WHAT IS NEEDED: Using the records that appear below, write out exactly the lines from the one with "The FreeCAD and" through the one with "finish: FrothFinish = field(default_factory=FrothFinish)", keeping both end lines.

###

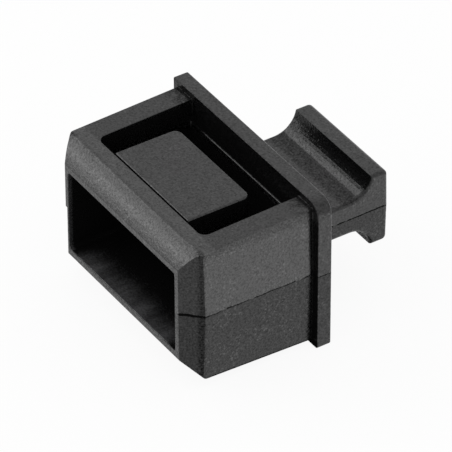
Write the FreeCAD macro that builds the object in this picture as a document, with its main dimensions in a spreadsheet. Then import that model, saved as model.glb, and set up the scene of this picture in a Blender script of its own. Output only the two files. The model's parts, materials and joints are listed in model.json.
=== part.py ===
import FreeCAD, Part
import math
import os
import Sketcher
import PartDesign
from FreeCAD import Vector

# A dust plug for the port of a small pluggable transceiver.  It is one soft
# moulded piece: a hollow body that enters the port, a flange that stops
# against the face of the port, and a pull tab behind the flange.
#
# The origin is the middle of the flange's front face.  X runs across the
# plug, Y runs out of the port towards the tab, and Z is up.  The mould parts
# on the plane Z = 0, and every outer wall leans in away from that plane.

os.makedirs("parts", exist_ok=True)
doc = FreeCAD.newDocument("DustPlug")

# ---------------------------------------------------------------- sizes, mm
SIZES = [
    # body that enters the port
    ("bodyLength", "8.2", "mouth to the front of the flange"),
    ("backHalfWidth", "6.94", "at the flange, on the parting plane"),
    ("backTop", "4.5", "parting plane up to the roof, at the flange"),
    ("backFoot", "4.66", "parting plane down to the foot, at the flange"),
    ("mouthHalfWidth", "6.88", "at the mouth, before the lead-in"),
    ("mouthTop", "4.25", "at the mouth, before the lead-in"),
    ("mouthFoot", "4.41", "at the mouth, before the lead-in"),
    ("sideDraft", "0.09", "how far each side leans in at top and foot"),
    # lead-in: slopes on all four sides of the mouth
    ("topLeadFace", "1.27", "upper slope, measured on the mouth"),
    ("topLeadRun", "0.88", "upper slope, measured along the body"),
    ("footLeadFace", "1.17", "lower slope, measured on the mouth"),
    ("footLeadRun", "1.1", "lower slope, measured along the body"),
    ("rightLeadFace", "1.05", "slope on +X, measured on the mouth"),
    ("leftLeadFace", "0.97", "slope on -X, in the upper mould half"),
    ("leftLeadStep", "0.16", "what the lower mould half takes off more"),
    ("sideLeadRun", "1.1", "side slopes, measured along the body"),
    ("topLeadRound", "0.6", "upper slope into the roof"),
    ("footLeadRound", "0.35", "lower slope into the foot"),
    # flange that stops against the port
    ("flangeHalfWidth", "7.36", "half of the flange's width"),
    ("flangeTop", "4.9", "parting plane up to the flange's top"),
    ("flangeFoot", "5.04", "parting plane down to the flange's foot"),
    ("flangeThick", "0.97", "front face to rear face"),
    ("flangeLeftRound", "0.12", "upper corner on the -X side"),
    ("flangeRightRound", "0.95", "upper corner on the +X side"),
    ("flangeFootRound", "0.12", "lower corners"),
    ("flangeRimRound", "0.12", "rear rim"),
    # cavity
    ("cavityRight", "5.47", "middle to the +X wall, at the mouth"),
    ("cavityLeft", "5.6", "middle to the -X wall, at the mouth"),
    ("cavityTop", "2.58", "above the parting plane, at the mouth"),
    ("cavityFloor", "2.8", "below the parting plane, at the mouth"),
    ("cavityRound", "0.25", "the cavity's long corners"),
    ("cavityTaper", "0.3", "draft of the core, in degrees"),
    ("endSkin", "0.1", "the cavity stops this short of the flange"),
    # window in the roof, and the tongue that it leaves
    ("windowHalfWidth", "5.41", "half of the window's width"),
    ("windowFront", "1.89", "mouth to the window's front edge"),
    ("windowRound", "0.5", "the window's front corners"),
    ("windowFloor", "2.95", "height of the ledge at the window's back"),
    ("tongueHalfWidth", "3.76", "half of the tongue's width"),
    ("tongueBack", "6.19", "mouth to the tongue's free edge"),
    ("tongueRound", "0.5", "the tongue's free corners"),
    ("tongueTop", "4.29", "height of the tongue's upper face"),
    ("tongueEdgeRound", "0.12", "edges of the tongue's upper face"),
    ("hingeWidth", "0.12", "groove that lets the tongue bend"),
    ("hingeFloor", "3.6", "height of the groove's floor"),
    # pull tab
    ("tabHalfWidth", "3.9", "half of the tab's width"),
    ("tabEnd", "7.13", "front of the flange to the end of the tab"),
    ("tabEndDraft", "0.05", "how far the end leans in at top and foot"),
    ("webHalfThick", "1.1", "half of the part that the fingers pinch"),
    ("lipTop", "2.4", "parting plane up to the lip's top"),
    ("lipFoot", "2.47", "parting plane down to the lip's foot"),
    ("lipTopFront", "5.95", "front of the lip, above the web"),
    ("lipFootFront", "6.0", "front of the lip, below the web"),
    ("lipLean", "0.25", "how much thicker the lip is at the web"),
    ("fingerRound", "1.45", "hollow between the web and the lip"),
    ("tabEndRound", "0.3", "the lip's rear edges along X"),
    ("tabSideRound", "0.25", "the tab's edges at both sides"),
    ("gateTop", "0.55", "parting plane down to the trimmed gate"),
    ("gateHeight", "0.35", "trimmed gate, along Z"),
    ("gateWidth", "0.3", "trimmed gate, along X"),
    ("gateDepth", "0.1", "trimmed gate, cut into the tab's end"),
]
sheet = doc.addObject("Spreadsheet::Sheet", "Dims")
sheet.Label = "Dims"
for row, (alias, value, note) in enumerate(SIZES, start=1):
    sheet.set("A%d" % row, alias)
    sheet.set("B%d" % row, value)
    sheet.set("C%d" % row, note)
    sheet.setAlias("B%d" % row, alias)
doc.recompute()

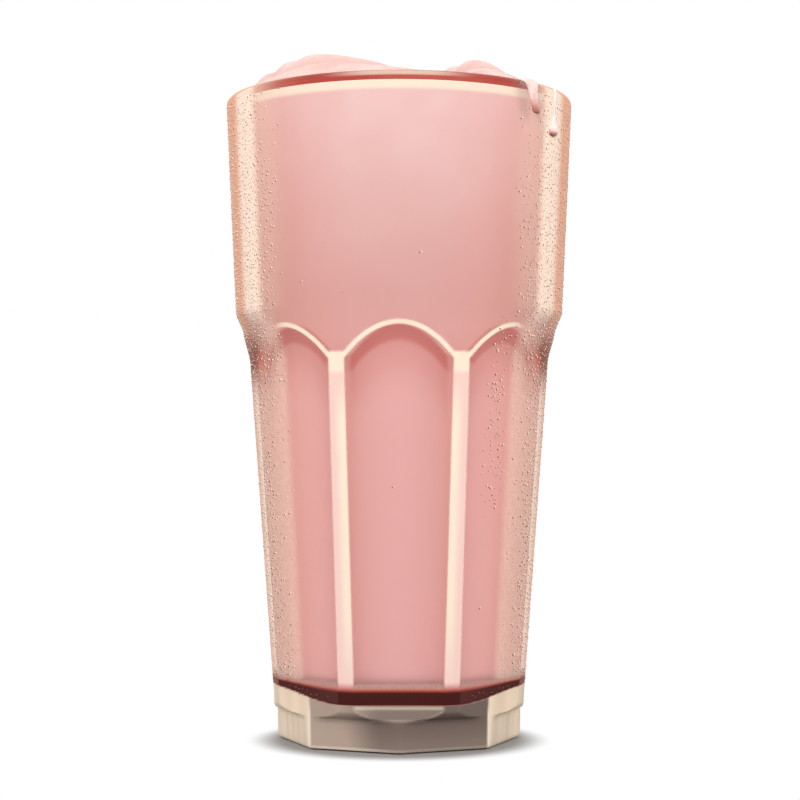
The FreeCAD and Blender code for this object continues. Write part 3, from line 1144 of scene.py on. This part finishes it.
@dataclass
class FrothMound:
    """One mound of froth, which folds over as it settles."""

    tumbler: Tumbler
    side: Side
    middle: tuple
    height: float
    phase: float
    wall_gap: float = 0.5
    crease_x: float = 3.0
    crease_turn: float = 24.0
    crease_width: float = 0.4
    corner_power: float = 7.0
    edge: float = 1.2
    fullness: float = 1.8
    lobes: int = 5
    lobe_depth: float = 0.20
    fold_share: float = 0.55
    fold_width: float = 0.10
    fold_depth: float = 1.1
    fold_wander: float = 0.12
    columns: int = 240
    rings: int = 90
    finish: FrothFinish = field(default_factory=FrothFinish)

    def reach(self, angles: np.ndarray) -> np.ndarray:
        """Distance from the mound's middle to its edge, at the wall or the crease."""
        x, y = self.middle
        radius = float(self.tumbler.bore(np.array(self.tumbler.level))) - self.wall_gap
        along = x * np.cos(angles) + y * np.sin(angles)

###

RESULT BELOW:
The FreeCAD and Blender code for this object continues. Write part 3, from line 1144 of scene.py on. This part finishes it.
@dataclass
class FrothMound:
    """One mound of froth, which folds over as it settles."""

    tumbler: Tumbler
    side: Side
    middle: tuple
    height: float
    phase: float
    wall_gap: float = 0.5
    crease_x: float = 3.0
    crease_turn: float = 24.0
    crease_width: float = 0.4
    corner_power: float = 7.0
    edge: float = 1.2
    fullness: float = 1.8
    lobes: int = 5
    lobe_depth: float = 0.20
    fold_share: float = 0.55
    fold_width: float = 0.10
    fold_depth: float = 1.1
    fold_wander: float = 0.12
    columns: int = 240
    rings: int = 90
    finish: FrothFinish = field(default_factory=FrothFinish)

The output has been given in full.